Artificial Intelligence
Artificial Intelligence (AI) is all about the ability to correctly interpret external data, to learn from such data, and to use those learnings to achieve specific goals and tasks through flexible adaptation. Increasingly, within the gardens of Search, Social, Commerce and amongst the Internet-of-Things, while there is widespread attention and optimism on the application of AI, often, there are now, worries about the “correct interpretation” of data. AI has two components to it – one is an algorithm (that helps in automating repeatable procedures) and the other is the inference (where information is applied with knowledge). While the industry has excelled in building algorithms, we are still struggling to get the inference right. There is a need to “clean” the information from the “chaos”, remove junk and get to the core of it. This process of curation requires some form of human intervention for AI to be effective. This also requires some form of decentralised control to ensure that AI does not go “off-hand” by giving us a Skynet, where humans fall into the trap of self-fulfilling prophecy of wrong interpretations.

Machine Learning
Machine Learning (ML) is all about the scientific study of algorithms and statistical models used by computer systems to effectively perform a specific task without using explicit instructions, relying on models and inference instead. Some of the common challenges with increased adoption of ML is that it is becoming so “data hungry” that the rising computing power that is required by the computer systems is exponentially increasing, not to ignore the related talent deficit that comes with it while building the models. ML again has two components to it – one is the algorithm (like what an AI will require, that helps in automating repeatable procedures) and the other is the technology (skills, methods or processes required for development). Again, while the industry has excelled itself in building algorithms, we are still struggling to match the computing requirements both in terms of speed and talent. There is a need to leverage the existing infrastructure to provide “network effects”, essentially to cast the net far and wide and optimise existing capabilities across the world, that can address this challenge. We have pockets of computers working overtime while the others that do not. In essence the internet as a peer-to-peer network can be leveraged lot better for ML to become efficient.
And there is another interesting angle to this. Best innovations did not come from the algorithms. It is the spirit of human intelligence, the inherent ability to perceive or infer information and to retain it as knowledge, apply it within an environment or context that has led to all the innovations that we see today, including the gardens of Search, Social and Commerce and the Internet-of-things. Human intelligence also needed a collection of techniques, skills, methods and processes to make it scalable for large quantity production or development of goods, services, tools or platforms. Innovation therefore has two components to it – one is the spirit of human intelligence and other is the technology that can provide the tools to scale it up. The spirit of entrepreneurship has driven innovations, all across the world, from the Silicon Valley and similar such environments, largely funded by the private sector and fuelled by venture capitalists with the hope to become the next millionaire in the shortest time. However, this has opened up lots of concerns and questions about “profit” vs “security” and if I have to be specific about “security”, I would drill it down to the most important need for humanity today i.e., privacy. This “Privacy” vs “Profit” debate is just the tip of the iceberg of the larger question about unchecked innovations.

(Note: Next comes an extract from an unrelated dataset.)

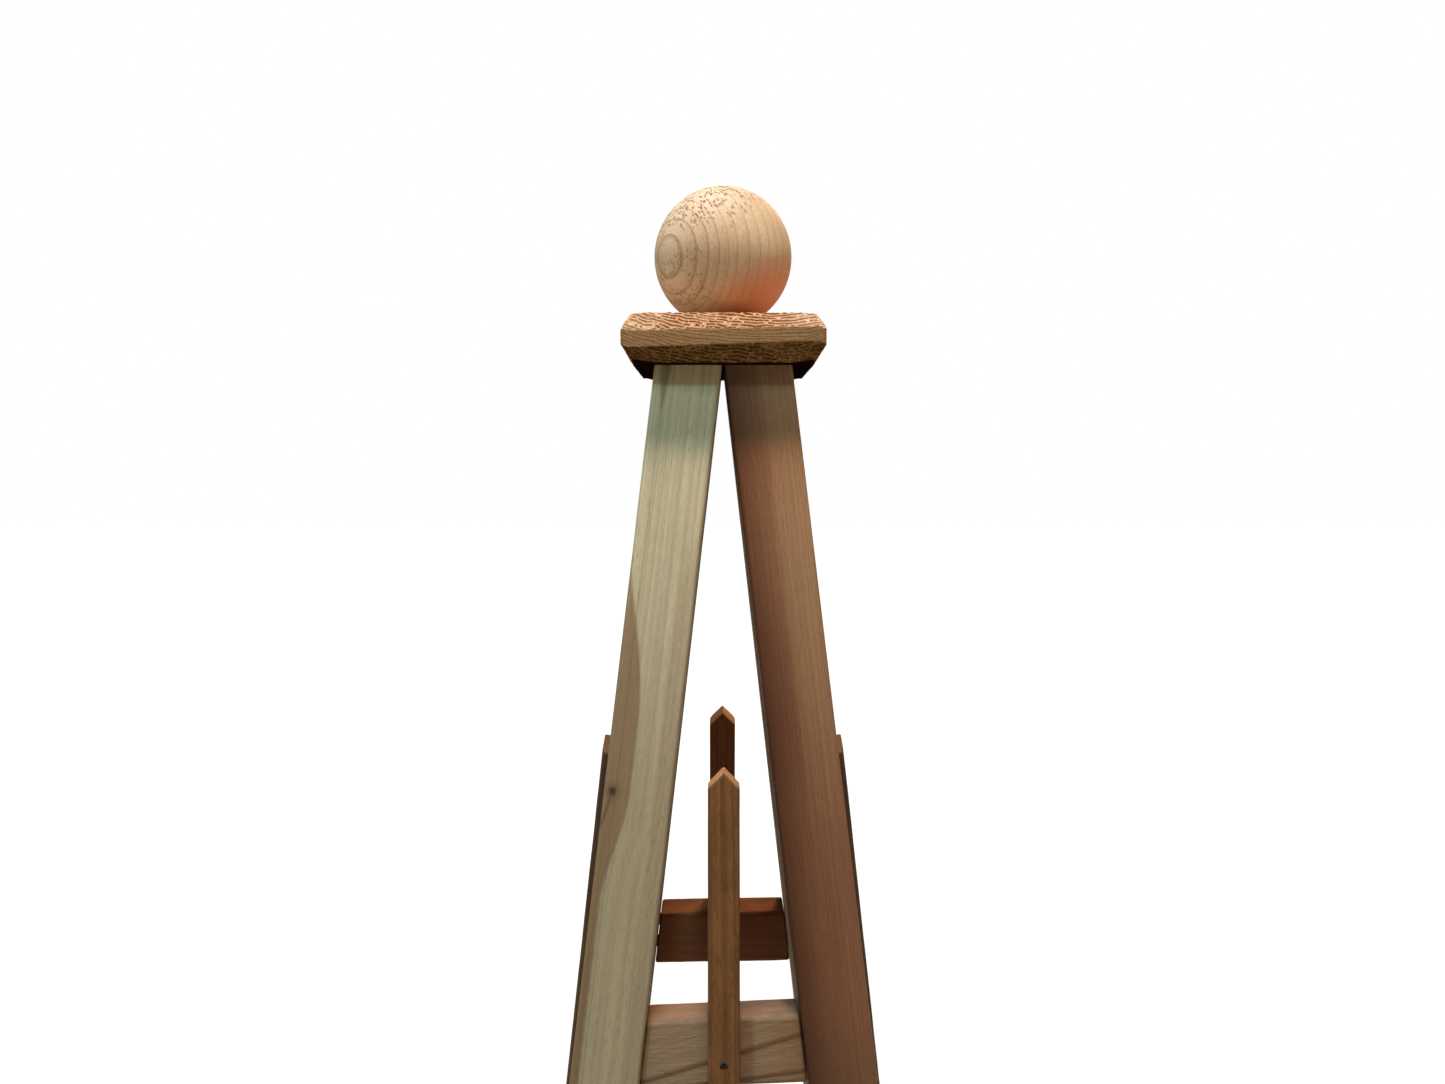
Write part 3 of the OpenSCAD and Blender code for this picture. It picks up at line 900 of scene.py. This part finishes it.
# How far each rail is out of level, in degrees, from the lowest level up.
RAIL_TILT = {"front": (0.3, -0.5, 0.6, 2.2), "right": (-0.4, 0.5, -0.6, 0.8),
             "back": (0.4, -0.3, 0.7, -1.0), "left": (-0.2, 0.6, -0.5, 0.7)}
# Pairs of colours are the early and the late wood of a growth ring.
TAN = ((0.345, 0.225, 0.13), (0.19, 0.085, 0.042))
ORANGE = ((0.31, 0.115, 0.036), (0.19, 0.062, 0.02))
BROWN = ((0.27, 0.135, 0.06), (0.16, 0.075, 0.03))
DARK = ((0.21, 0.066, 0.015), (0.12, 0.036, 0.009))
RAIL_WOOD = {"front": (BROWN, TAN, ORANGE, TAN), "right": (TAN, BROWN, TAN, ORANGE),
             "back": (TAN, ORANGE, BROWN, DARK), "left": (ORANGE, TAN, BROWN, TAN)}
LATH_TIP = up_face(lath_high.z, RAIL_INSET - LATH_THICK)
# The side laths are near black: painted shade.
SHADED_SIDE_LATH = ((0.085, 0.042, 0.017), (0.05, 0.025, 0.011))
LATH_WOOD = {"front": ((0.205, 0.08, 0.019), (0.1, 0.035, 0.009)), "right": SHADED_SIDE_LATH,
             "back": ((0.26, 0.1, 0.022), (0.14, 0.055, 0.013)), "left": SHADED_SIDE_LATH}
# The end grain on each lath's point, and the fringe under it. The bright points of the front and back laths
# are in part painted highlight.
DULL_POINT = ((0.19, 0.08, 0.028), (0.14, 0.06, 0.022))
LATH_POINT = {"front": ((0.5, 0.25, 0.11), (0.4, 0.18, 0.065)), "right": DULL_POINT,
              "back": ((0.5, 0.26, 0.12), (0.36, 0.16, 0.06)), "left": DULL_POINT}


def rail_top(n, x):
    """1 on a rail's top face."""
    return n.step(x, RAIL_HEIGHT / 2 - 0.0022, RAIL_HEIGHT / 2 - 0.0008)


def marked_rail(n, colour, x, ring_x, y, z):
    """Two bold ring lines across the front rail, an oranger right end and a pinkish top, with painted shade
    and shadow.
    """
    # The right end is oranger and darker: wood tone, and beside the lath painted shadow of the lath.
    colour = n.mix(n.times(n.step(z, -0.005, -0.055), 0.85), colour, (0.285, 0.135, 0.05))
    upper = n.math("ADD", ring_x, 0.0034)
    lower = n.math("ADD", n.scaled(z, -0.15, ring_x), 0.0165)
    for place in (upper, lower):
        line = n.span(place, (-0.0011, -0.0002), (0.0032, 0.0006))
        colour = n.mix(n.times(line, 0.8), colour, (0.13, 0.052, 0.02))
    # Grey patches on the top: painted shade.
    shade_patches = n.step(n.noise(n.join(0.0, y, z), (1, 90, 55)), 0.45, 0.6)
    pink = n.mix(shade_patches, (0.28, 0.165, 0.112), (0.2, 0.14, 0.1))
    # The left part of the top is darker: painted shadow of the lath and leg.
    pink = n.mix(n.times(n.step(z, 0.0, 0.03), 0.4), pink, (0.19, 0.125, 0.085))
    return n.mix(n.times(rail_top(n, x), 0.85), colour, pink)


def back_rail(n, colour, x, ring_x, y, z):
    """The orange top of the back rail, with patches of painted light and duller towards one end."""
    # Brighter patches on the top: painted light falling through the gaps between the parts.
    light_patches = n.step(n.noise(n.join(0.0, y, z), (1, 60, 25)), 0.42, 0.6)
    orange = n.mix(light_patches, (0.16, 0.052, 0.015), (0.31, 0.098, 0.026))
    orange = n.mix(n.times(n.step(z, -0.005, -0.03), 0.55), orange, (0.13, 0.062, 0.019))
    return n.mix(n.times(rail_top(n, x), 0.85), colour, orange)


def pointed(end_grain, fringe):
    """Brighter end grain on the sloping tops of a lath, in part painted highlight, with a paler fringe under
    them.
    """
    def touch(n, colour, x, ring_x, y, z):
        figure = n.noise(n.join(x, y, z), (150, 60, 60), 3.0, 0.65)
        colour = n.tone(colour, n.scaled(n.step(figure, 0.38, 0.64), -0.24, 1.1))
        down = n.minus(LATH_TIP, n.math("ADD", z, n.size(x)))
        colour = n.mix(n.times(n.step(down, 0.0035, 0.0008), 0.4), colour, fringe)
        return n.mix(n.times(n.step(down, 0.0011, 0.0005), 0.9), colour, end_grain)
    return touch


def rail_timber(side, level):
    """One rail's wood. The front top rail has two bold ring lines, and the back top rail is plain."""
    name = f"{side}_{LEVELS[level]}_rail_cedar"
    early, late = RAIL_WOOD[side][level]
    seed = 30 + 4 * SIDES.index(side) + level
    if (side, LEVELS[level]) == ("front", "top"):
        return timber(name, early, late, seed, HALF_RAIL, pith=(-0.3, 0.0), ring=0.0045, slant=0.25,
                      sway=0.0012, ring_depth=0.15, streak=0.22, touch=marked_rail)
    if (side, LEVELS[level]) == ("back", "top"):
        return timber(name, early, late, seed, HALF_RAIL, pith=(0.1, 0.06), ring=0.009, slant=0.06,
                      late_span=(0.5, 0.9), ring_depth=0.4, streak=0.16, touch=back_rail)
    return timber(name, early, late, seed, HALF_RAIL, pith=(0.1, 0.06), ring=0.0065, slant=0.12,
                  late_span=(0.6, 0.9), ring_depth=0.65, streak=0.2)


def lath_timber(k):
    """One lath's wood, with its pale point."""
    early, late = LATH_WOOD[SIDES[k]]
    return timber(f"{SIDES[k]}_lath_cedar", early, late, 60 + k, HALF_LATH, pith=(0.1, -0.05), ring=0.0042,
                  slant=0.015, sway=0.0025, ring_depth=0.6, late_span=(0.45, 0.9), uneven=0.35,
                  touch=pointed(*LATH_POINT[SIDES[k]]), streak=0.36, fleck=0.45)


for k, side in enumerate(SIDES):
    for level in range(4):
        rail_piece(k, level, math.radians(RAIL_TILT[side][level]), rail_timber(side, level))
    lath_piece(k, lath_timber(k))

# ---- Cap, ball and fastenings ------------------------------------------------

cap_piece(cap_cedar("cap_cedar"))
ball_piece(ball_cedar("ball_cedar"))

screw_steel = steel("screw_steel")
dowel_beech = beech("dowel_beech")
for name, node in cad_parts.items():
    if "screw" in name or "dowel" in name:
        node.data.materials.clear()
        node.data.materials.append(screw_steel if "screw" in name else dowel_beech)

# ---- Studio ------------------------------------------------------------------

scene.view_settings.view_transform = "Standard"


def floor():
    """A pale floor that glows a little further off, so that it meets the white backdrop."""
    size = 30.0
    corners = [(-size, -size, 0), (size, -size, 0), (size, size, 0), (-size, size, 0)]
    mesh = make_mesh("floor", corners, [(0, 1, 2, 3)])
    n = material_nodes("floor_paint")
    place = n.node("ShaderNodeTexCoord").outputs["Object"]
    far = n.step(n.length(place), 0.8, 3.5)
    n.fill(n.shader.inputs["Base Color"], (0.82, 0.82, 0.82))
    n.fill(n.shader.inputs["Roughness"], 0.9)
    n.fill(n.shader.inputs["Emission Color"], WHITE)
    n.fill(n.shader.inputs["Emission Strength"], n.scaled(far, 0.35, 0.62))
    mesh.materials.append(n.owner)
    made = add_object("floor", mesh)
    made.visible_diffuse = False


def backdrop(upper, level, lower):
    """A world that looks white and lights the object softly: from above, from all round and from below."""
    world = bpy.data.worlds.new("studio")
    scene.world = world
    n = Nodes(world)
    seen, lit = n.tree.nodes["Background"], n.node("ShaderNodeBackground")
    n.fill(seen.inputs["Color"], WHITE)
    height = n.split(n.node("ShaderNodeTexCoord").outputs["Generated"])[2]
    shade = n.mix(n.step(height, -0.25, 0.25, False), lower, upper)
    near = n.step(n.size(height), 0.5, 0.0, False)
    n.fill(lit.inputs["Color"], n.mix(near, shade, level))
    either = n.node("ShaderNodeMixShader")
    n.fill(either.inputs[0], n.node("ShaderNodeLightPath").outputs["Is Camera Ray"])
    n.fill(either.inputs[1], lit.outputs[0])
    n.fill(either.inputs[2], seen.outputs[0])
    n.fill(n.tree.nodes["World Output"].inputs["Surface"], either.outputs[0])


def aim(name, light, position, target, colour):
    light.color = colour
    made = add_object(name, light)
    made.location = position
    made.rotation_euler = (Vector(target) - Vector(position)).to_track_quat("-Z", "Y").to_euler()
    made.visible_camera = False


def lamp(name, position, target, size, power, colour, spread=math.pi):
    light = bpy.data.lights.new(name, "AREA")
    light.shape = "DISK"
    light.size = size
    light.energy = power
    light.spread = spread
    aim(name, light, position, target, colour)


def beam(name, position, target, radius, power, colour, cone):
    """A lamp whose light fades out smoothly towards the edge of its cone."""
    light = bpy.data.lights.new(name, "SPOT")
    light.shadow_soft_size = radius
    light.energy = power
    light.spot_size = cone
    light.spot_blend = 1.0
    aim(name, light, position, target, colour)


HEAD = (0, 0, LEG_TOP - 0.05)
BALL = (0, 0, LEG_TOP + 0.068)
BACK = (0.5, 1.5, LEG_TOP + 1.1)
WARM = (1.0, 0.84, 0.76)
ORANGE_LIGHT = (1.0, 0.5, 0.24)
floor()
backdrop((0.24, 0.23, 0.17), (0.34, 0.30, 0.19), (0.10, 0.055, 0.025))
beam("beam", (-0.02, -0.247, LEG_TOP + 1.03), (0, -0.03, LEG_TOP + 0.05), 0.093, 57, WARM, math.radians(15))
lamp("key", (0.07, -0.247, LEG_TOP + 1.03), HEAD, 0.19, 9, WARM)
lamp("cool", (-0.81, -1.30, LEG_TOP + 1.36), HEAD, 0.2, 15, (0.6, 1.0, 1.12))
beam("left", (-0.74, -0.3, LEG_TOP - 0.04), BALL, 0.08, 15.0, (1.0, 0.71, 0.46), math.radians(11))
beam("right", (0.78, -0.22, LEG_TOP - 0.09), BALL, 0.08, 14.0, (1.0, 0.8, 0.58), math.radians(15))
beam("below", (0.1, -0.75, LEG_TOP - 0.3), BALL, 0.08, 4.2, (1.0, 0.64, 0.44), math.radians(8))
lamp("back", BACK, (0, 0, LEG_TOP - 0.2), 0.6, 12, ORANGE_LIGHT)
beam("rails", BACK, (0, 0, LEG_TOP - 0.34), 0.3, 125, ORANGE_LIGHT, math.radians(19))
for x, y in ((-1.9, -1.7), (2.1, -1.2), (-1.6, 2.1), (2.0, 1.9)):
    lamp(f"low_{x}_{y}", (x, y, 0.5), (0, 0, 0.36), 0.6, 4, (1.0, 0.93, 0.86), math.radians(36))

# ---- Camera ------------------------------------------------------------------

camera = add_object("camera", bpy.data.cameras.new("camera"))
camera.data.sensor_width = 36.0
camera.data.lens = 23.2692
camera.data.clip_start = 0.02
camera.location = (-0.0033, -0.5715, LEG_TOP - 0.0605)
camera.rotation_euler = (math.radians(90 - 4.25), 0, math.radians(-0.3))
scene.camera = camera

These developments are NOT disconnected. In fact, this is a closely knit ecosystem where human intelligence is mixed with algorithms to create artificial intelligence (AI), algorithms are mixed with technology to form machine learning (ML) and technology is mixed with intelligence to enable scalable innovations.
Curated inference makes AI effective; Scaled up computing makes ML efficient and Responsible innovation balances privacy with profit.
  • Curating inferences requires incentives (mining with smart contracts) for humans to participate
  • Scaled up computing needs a more connected peer-to-peer network (network)
  • Responsible innovation will come from state level security (consensus protocol)
So if we have a peer-to-peer network that has a state level security, incentivised by humans to curate, we should be in a better position to address all three challenges.
Distributed Ledger Technology is one such protocol that has the potential to offer such an integrated solution and Industry level consortiums will become a necessity to make this shift.
It is definitely a better idea to take a pause, connect the dots and prudently invest in one common Distributed Ledger Technology, one that can help scale up Artificial Intelligence, Machine Learning and Responsible Innovation, all three, at the same time. After all there is only a finite amount of money that is available, in any case!